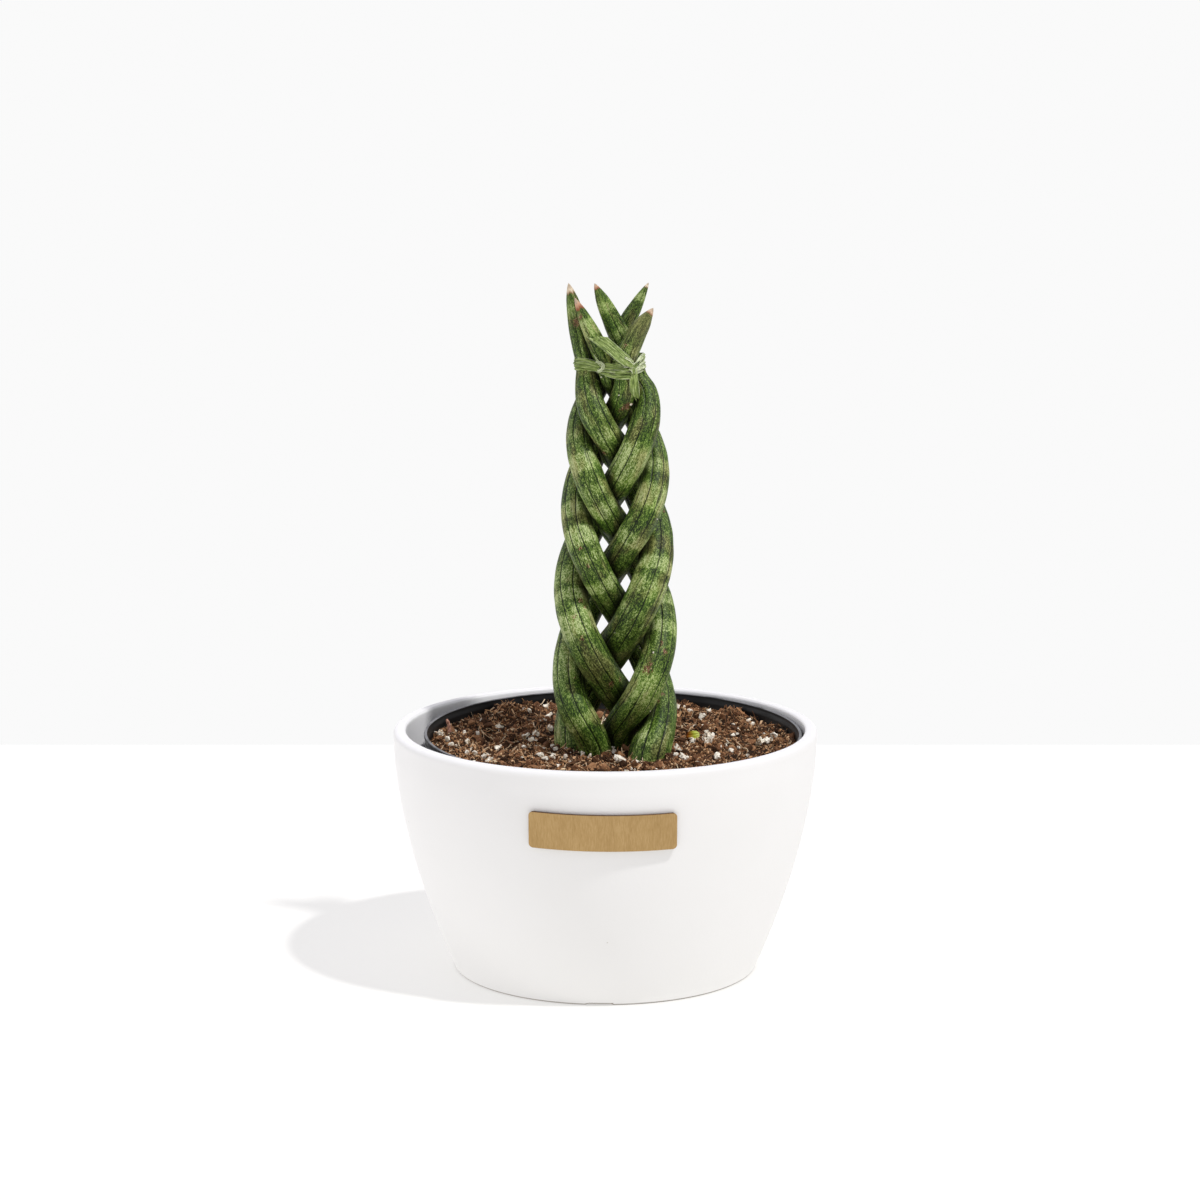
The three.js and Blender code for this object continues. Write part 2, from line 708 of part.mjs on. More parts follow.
function tieTail(leaves, tail) {
  const { from, to, width, end, thickness } = tail;
  const run = new THREE.Vector2(to[0] - from[0], to[1] - from[1]);
  const sideways = new THREE.Vector2(-run.y, run.x).normalize();
  const fronts = [];
  const steps = 8;
  for (let step = 0; step <= steps; step++) {
    const x = mix(from[0], to[0], step / steps);
    const z = mix(from[1], to[1], step / steps);
    const offsets = [-1, 0, 1].map((side) => {
      const half = (side * mix(width, end, step / steps)) / 2;
      return frontOf(leaves, x + sideways.x * half, z + sideways.y * half);
    });
    fronts.push(Math.min(...offsets));
  }
  const rings = fronts.map((front, step) => {
    const near = fronts.slice(Math.max(step - 1, 0), step + 2);
    const back = Math.min(...near) - TOUCH - TIE.thickness * (1 - ease(0, 3, step));
    const half = mix(width, end, step / steps) / 2;
    const x = mix(from[0], to[0], step / steps);
    const z = mix(from[1], to[1], step / steps);
    const corner = (side, y) =>
      new THREE.Vector3(x + sideways.x * half * side, y, z + sideways.y * half * side);
    return [corner(-1, back), corner(1, back), corner(1, back - thickness), corner(-1, back - thickness)];
  });
  return solidFrom(skinned(rings));
}

function tie(leaves) {
  const around = [-1, 0, 1].flatMap((across) => [-1, 0, 1].map((up) =>
    frontOf(leaves, KNOT.x + across * KNOT.size[0], KNOT.z + up * KNOT.size[2])));
  const front = Math.min(...around);
  const knot = new THREE.IcosahedronGeometry(1, 1).scale(...KNOT.size);
  knot.translate(KNOT.x, front - TOUCH - KNOT.size[1], KNOT.z);
  let whole = tieBand(leaves).add(solidFrom(knot));
  TAILS.forEach((tail) => {
    whole = whole.add(tieTail(leaves, tail));
  });
  return geometryFrom(whole);
}

// ---- The whole plant ----

const whiteCeramic = new THREE.MeshStandardMaterial({ color: 0xf1f1f0, roughness: 0.55 });
const brass = new THREE.MeshStandardMaterial({ color: 0xa8823f, roughness: 0.4, metalness: 1 });
const blackPlastic = new THREE.MeshStandardMaterial({ color: 0x1b1c20, roughness: 0.45 });
const peat = new THREE.MeshStandardMaterial({ color: 0x5b3b26, roughness: 0.95 });
const leafGreen = new THREE.MeshStandardMaterial({ color: 0x47662c, roughness: 0.5 });
const raffia = new THREE.MeshStandardMaterial({ color: 0x7fa552, roughness: 0.6 });
const paleGreen = new THREE.MeshStandardMaterial({ color: 0x9aa522, roughness: 0.6 });
const redBark = new THREE.MeshStandardMaterial({ color: 0x7a4236, roughness: 0.8 });

const leaves = LEAVES.map((leaf) => {
  const rest = leafPath(leaf);
  const path = rest.map((point) => point.clone());
  return { ...leaf, rest, path, radii: leafRadii(leaf, rest) };
});
settle(leaves);

const plant = new THREE.Group();
plant.add(piece("outer_pot", coverPot(), whiteCeramic));
plant.add(piece("plate", plate(), brass));
plant.add(piece("nursery_pot", growerPot(), blackPlastic));
plant.add(piece("soil", soil(leaves), peat));
leaves.forEach((leaf) => plant.add(piece(leaf.name, leafSkin(leaf, leaves), leafGreen)));
plant.add(piece("tie", tie(leaves), raffia));
plant.add(piece("leaf_scrap", leafScrap(), paleGreen));
plant.add(piece("twig", twigSkin(0), redBark));

export default plant;
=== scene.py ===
import math

import bmesh
import bpy
import numpy as np
from mathutils import Matrix, Vector, geometry, noise
from mathutils.bvhtree import BVHTree


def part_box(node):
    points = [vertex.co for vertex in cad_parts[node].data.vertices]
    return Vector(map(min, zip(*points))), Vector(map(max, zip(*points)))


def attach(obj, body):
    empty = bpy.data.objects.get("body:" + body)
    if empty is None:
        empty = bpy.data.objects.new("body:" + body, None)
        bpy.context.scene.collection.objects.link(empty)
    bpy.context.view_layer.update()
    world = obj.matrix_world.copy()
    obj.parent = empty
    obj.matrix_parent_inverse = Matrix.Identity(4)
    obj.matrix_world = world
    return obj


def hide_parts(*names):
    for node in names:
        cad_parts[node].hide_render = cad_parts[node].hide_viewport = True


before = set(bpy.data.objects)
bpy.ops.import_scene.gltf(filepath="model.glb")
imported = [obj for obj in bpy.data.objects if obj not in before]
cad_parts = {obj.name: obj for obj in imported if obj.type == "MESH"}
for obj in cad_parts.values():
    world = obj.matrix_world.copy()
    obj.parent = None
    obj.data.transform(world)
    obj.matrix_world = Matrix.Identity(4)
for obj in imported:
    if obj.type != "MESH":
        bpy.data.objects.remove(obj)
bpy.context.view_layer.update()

# ---- Sizes, in millimetres unless a comment says otherwise ----

MM = 0.001  # one millimetre in Blender's metres
WELD = 1e-6  # metres: corners this close are one corner

CAMERA = {"place": (-2.3, -1378, 403), "pitch": 10, "focal": 98.1, "sensor": 36}  # pitch in degrees
IMAGE_SIDE = 1200  # pixels along each side of the picture

COVER = {
    "base_radius": 65.2,
    "lip_radius": 91.1,
    "lip_height": 102.2,
    "flare": 1.72,
    "wall": 5.4,
    "floor": 6,
    "foot_round": 1.2,
    "lip_groove": 0.22,  # the depth of a shallow line under the lip
    "groove_below": 3.4,  # how far below the lip's edge that line is
    "groove_reach": 0.9,
    "lip_outside": 0.8,  # how square the lip is: 1 is a half circle
    "lip_inside": 0.45,
    "sides": 240,
}
NOTCH = {"left": -8, "right": 2, "height": 0.8, "inner_radius": 60}  # the air notch under the front edge
PLATE = {
    "width": 60.5,
    "height": 15.6,
    "middle": 80.05,
    "bow": 0.35,  # its ends stand this much higher than its middle
    "thickness": 1.4,
    "corner": 1.8,
    "shift": -1.2,
    "clear": 0.3,
    "bevel": 0.28,
    "bends": 60,  # cuts across it, so that it can follow the pot
    "tilt": 0.0085,  # it is stuck on a little askew: its right end is lower
    "dark_edge": 0.3,  # how far the painted shade, in brown, along its upper edge reaches down its face
}
GROWER = {
    "shift": 3.3,
    "base_radius": 56,
    "shoulder_radius": 77.6,
    "rim_radius": 81.3,
    "collar_inside": 79.3,
    "shoulder": 92,
    "rim": 102.6,
    "rim_width": 1.3,
    "wall": 1.3,
    "bottom": 6.3,
    "floor": 1.6,
    "sides": 200,
    "lean": (-0.003, 0.019),  # its thin wall is out of true: the rim rises to the back
}
DRAIN = {"count": 6, "radius": 5, "ring": 42, "sides": 24}  # the holes in the grower's pot's floor
SOIL = {"level": 95.5, "slope": (0.01, 0.035), "radius": 78.7, "bottom": 8.2, "rings": 150, "sides": 400}
# Heaps of soil against the wall: the middle of each one, how far it reaches, and its height.
HEAPS = [((-44, 58), 8, 4.8), ((-27, 68), 8, 1.4), ((36, 65), 6, 1.8), ((57, 51), 5, 3), ((-62, 36), 9, 2.2),
         ((-70, 12), 10, 3.2)]
ROUGHNESS = [(6.5, 2.1), (2.8, 1.7), (1.1, 0.7)]  # lumps of the soil's surface: their size and height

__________

## Work to do
In the listing above, locate the line containing "const plant = new THREE.Group();" and the line containing "imported = [obj". Transcribe those two lines and everything between them, exactly as written.

## Reply
const plant = new THREE.Group();
plant.add(piece("outer_pot", coverPot(), whiteCeramic));
plant.add(piece("plate", plate(), brass));
plant.add(piece("nursery_pot", growerPot(), blackPlastic));
plant.add(piece("soil", soil(leaves), peat));
leaves.forEach((leaf) => plant.add(piece(leaf.name, leafSkin(leaf, leaves), leafGreen)));
plant.add(piece("tie", tie(leaves), raffia));
plant.add(piece("leaf_scrap", leafScrap(), paleGreen));
plant.add(piece("twig", twigSkin(0), redBark));

export default plant;
=== scene.py ===
import math

import bmesh
import bpy
import numpy as np
from mathutils import Matrix, Vector, geometry, noise
from mathutils.bvhtree import BVHTree


def part_box(node):
    points = [vertex.co for vertex in cad_parts[node].data.vertices]
    return Vector(map(min, zip(*points))), Vector(map(max, zip(*points)))


def attach(obj, body):
    empty = bpy.data.objects.get("body:" + body)
    if empty is None:
        empty = bpy.data.objects.new("body:" + body, None)
        bpy.context.scene.collection.objects.link(empty)
    bpy.context.view_layer.update()
    world = obj.matrix_world.copy()
    obj.parent = empty
    obj.matrix_parent_inverse = Matrix.Identity(4)
    obj.matrix_world = world
    return obj


def hide_parts(*names):
    for node in names:
        cad_parts[node].hide_render = cad_parts[node].hide_viewport = True


before = set(bpy.data.objects)
bpy.ops.import_scene.gltf(filepath="model.glb")
imported = [obj for obj in bpy.data.objects if obj not in before]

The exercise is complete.